If it comes to that, you could just ask them the size of their males’ genitalia. Substract about 25% off the number they give, and you’ve got a precise scale for the picture !
Another thought: if we can make any request about the composition, I suggest the alien take the picture on Earth next to a height chart.
This was discussed in a documentary I saw on TV when I was a kid. I loved that show. The relevant part starts around the 40 minute mark.
Another reason why they might be generally the same size as us; fire - it doesn’t scale up or down linearly. A creature the size of an ant will not be able to make a fire hot enough and sustainable enough to smelt metals to make tools. A giant would probably be able to do it, but not at a giant scale.
Tell him to use camera lens radius as unit of measurement, and ask him the distance of the lens from sensor, sensor size, and the distance of himself from the lens.

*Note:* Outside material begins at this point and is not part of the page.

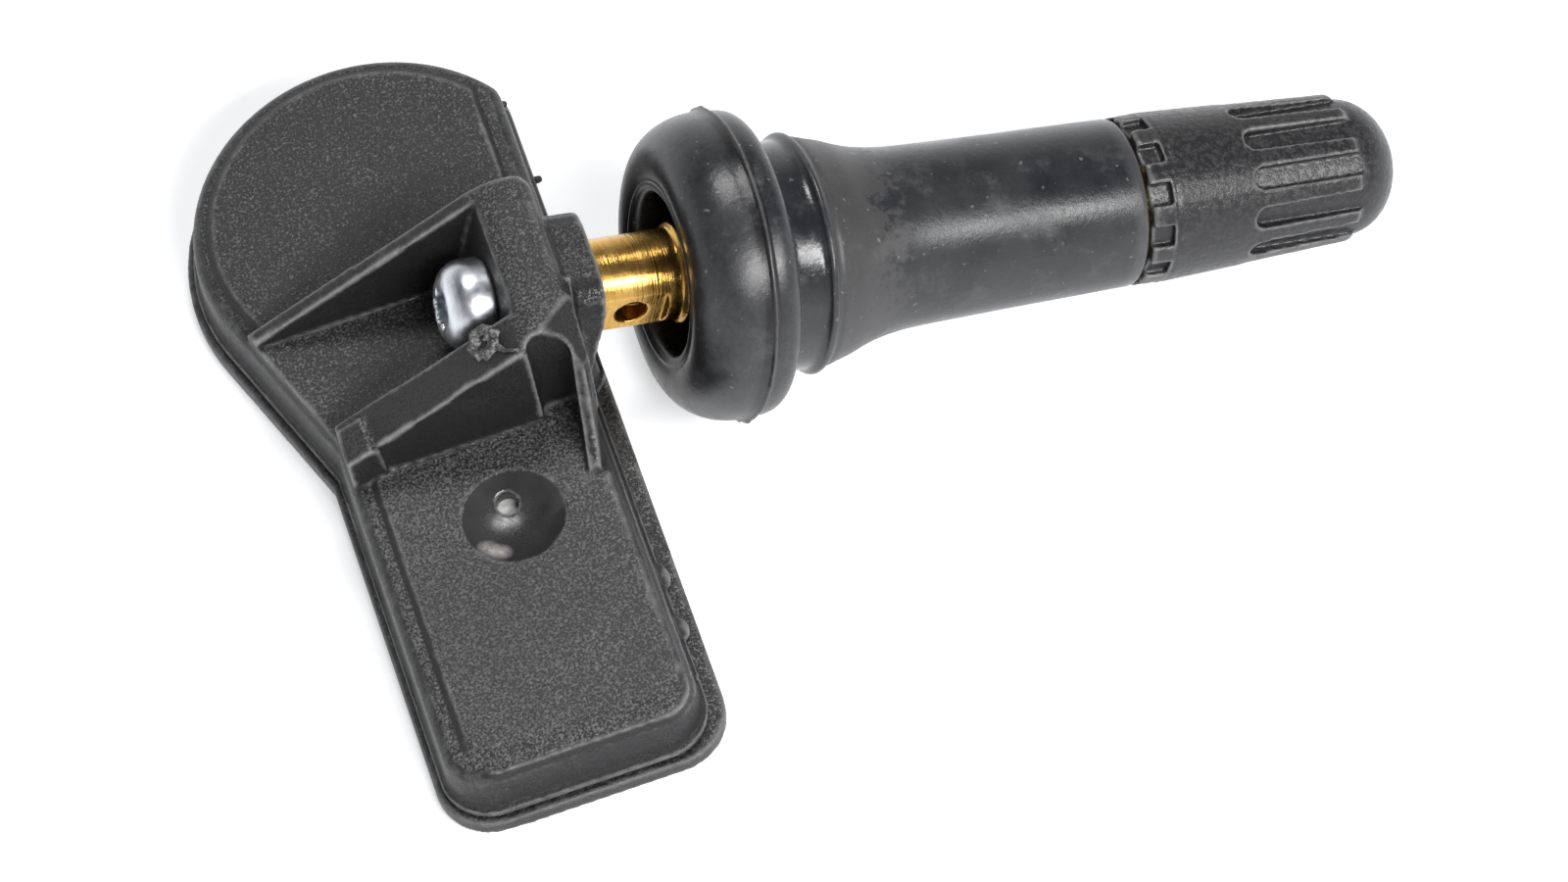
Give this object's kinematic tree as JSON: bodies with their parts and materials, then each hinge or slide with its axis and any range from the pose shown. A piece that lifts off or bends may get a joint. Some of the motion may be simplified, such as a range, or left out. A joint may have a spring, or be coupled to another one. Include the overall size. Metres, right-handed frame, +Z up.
{
  "type": "tyre pressure sensor",
  "caption": "Tyre pressure sensor: a sealed radio housing with a ramped boss, screwed to a snap-in rubber valve with a grooved cap.",
  "frame": {"origin": "middle of the part's box, on the ground it lies on", "axes": "+X along the stem toward the cap as seen from above, +Y toward the round end of the housing, +Z up"},
  "size_m": [0.0756, 0.0542, 0.0199],
  "materials": {
    "housing_plastic": "satin",
    "base_plastic": "satin",
    "cap_plastic": "satin",
    "valve_rubber": "satin",
    "seal_rubber": "matte",
    "brass": "machined",
    "zinc_steel": "polished",
    "spring_steel": "satin",
    "white_plastic": "matte",
    "board_laminate": "gloss",
    "cell_can": "satin",
    "nickel_tab": "satin",
    "chip_plastic": "matte",
    "ferrite": "matte",
    "copper_wire": "gloss"
  },
  "bodies": {
    "sensor": {"housing_shell": "housing_plastic", "base_plate": "base_plastic", "valve_stem": "brass", "rubber_body": "valve_rubber", "retaining_screw": "zinc_steel", "core_plug": "brass", "core_spring": "spring_steel", "core_sleeve": "white_plastic", "circuit_board": "board_laminate", "battery_cell": "cell_can", "battery_tab_top": "nickel_tab", "battery_tab_bottom": "nickel_tab", "pressure_chip": "chip_plastic", "port_gasket": "white_plastic", "port_membrane": "white_plastic", "control_chip": "chip_plastic", "ferrite_core": "ferrite", "coil_winding": "copper_wire", "crystal_can": "nickel_tab", "capacitor_row": "white_plastic", "antenna_strip": "nickel_tab"},
    "cap_seal_body": {"cap_seal": "seal_rubber"},
    "cap": {"valve_cap": "cap_plastic"},
    "core_pin_body": {"core_pin": "brass", "core_cup": "seal_rubber"}
  },
  "joints": [
    {"name": "cap_lift", "type": "slide", "parent": "sensor", "child": "cap_seal_body", "axis": [0.9917, 0, -0.1285], "range_m": [0, 0.00794]},
    {"name": "cap_turn", "type": "hinge", "parent": "cap_seal_body", "child": "cap", "pos_m": [0.02664, 0.00291, 0.00571], "axis": [0.9917, 0, -0.1285], "range_deg": [0, 3604]},
    {"name": "core_press", "type": "slide", "parent": "sensor", "child": "core_pin_body", "axis": [-0.9917, 0, 0.1285], "range_m": [0, 0.0015], "stiffness_N_per_m": 1000, "springref_m": -0.002}
  ],
  "couplings": [
    {"joint": "cap_turn", "follows": "cap_lift", "rad_per_m": 7913.3}
  ]
}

Meter is not a natural physical size. but atom size or emission wavelengths are.
We can already get the distance to him in terms of how big the lens is. But how can we tell how big the lens is?

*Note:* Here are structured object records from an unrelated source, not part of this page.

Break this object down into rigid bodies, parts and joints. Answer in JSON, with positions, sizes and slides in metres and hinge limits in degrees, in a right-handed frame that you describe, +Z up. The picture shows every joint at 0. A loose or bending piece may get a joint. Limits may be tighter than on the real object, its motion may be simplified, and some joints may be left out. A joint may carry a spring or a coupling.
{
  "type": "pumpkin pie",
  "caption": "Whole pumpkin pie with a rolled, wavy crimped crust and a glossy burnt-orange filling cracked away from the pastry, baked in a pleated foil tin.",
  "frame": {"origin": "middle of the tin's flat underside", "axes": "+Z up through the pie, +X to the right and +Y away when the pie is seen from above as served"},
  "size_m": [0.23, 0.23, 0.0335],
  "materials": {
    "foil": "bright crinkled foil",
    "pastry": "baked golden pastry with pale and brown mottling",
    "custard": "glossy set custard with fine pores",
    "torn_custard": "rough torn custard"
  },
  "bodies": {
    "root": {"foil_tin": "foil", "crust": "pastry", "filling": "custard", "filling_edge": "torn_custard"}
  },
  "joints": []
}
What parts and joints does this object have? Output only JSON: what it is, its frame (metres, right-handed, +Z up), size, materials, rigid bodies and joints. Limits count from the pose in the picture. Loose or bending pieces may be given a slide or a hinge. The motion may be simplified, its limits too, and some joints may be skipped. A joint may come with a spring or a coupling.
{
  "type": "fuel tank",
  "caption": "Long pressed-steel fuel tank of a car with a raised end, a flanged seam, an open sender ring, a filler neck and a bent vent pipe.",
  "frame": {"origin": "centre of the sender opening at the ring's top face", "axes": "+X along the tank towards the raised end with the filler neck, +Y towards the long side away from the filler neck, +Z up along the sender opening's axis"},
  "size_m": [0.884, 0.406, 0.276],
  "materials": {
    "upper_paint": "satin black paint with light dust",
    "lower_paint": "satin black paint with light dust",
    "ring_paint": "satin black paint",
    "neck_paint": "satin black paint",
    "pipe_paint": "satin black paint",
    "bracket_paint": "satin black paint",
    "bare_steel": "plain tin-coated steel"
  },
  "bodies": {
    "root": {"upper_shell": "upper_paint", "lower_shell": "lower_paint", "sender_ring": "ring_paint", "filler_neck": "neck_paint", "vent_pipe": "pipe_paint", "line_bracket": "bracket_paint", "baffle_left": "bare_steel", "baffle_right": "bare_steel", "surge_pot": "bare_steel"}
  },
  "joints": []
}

Wouldn’t fire be affected by gravity and atmosphere?
[Translated from the alien language]The humans must be our size. Obviously sentience can only occur with silicon-based crystalline organisms and within a nebula’s microgravity. The surface of a planet would have gravitational fields that scramble the positronic pathways before intelligence can evolve naturally.
Another reason why they might be generally the same size as us; lasers - it doesn’t scale up or down linearly. A creature the size of an quatloof will not be able to make a laser sufficiently intense to make computation arrays. Just think how clumsy the appendages of a blazmoort would be in trying to manipulate laser light.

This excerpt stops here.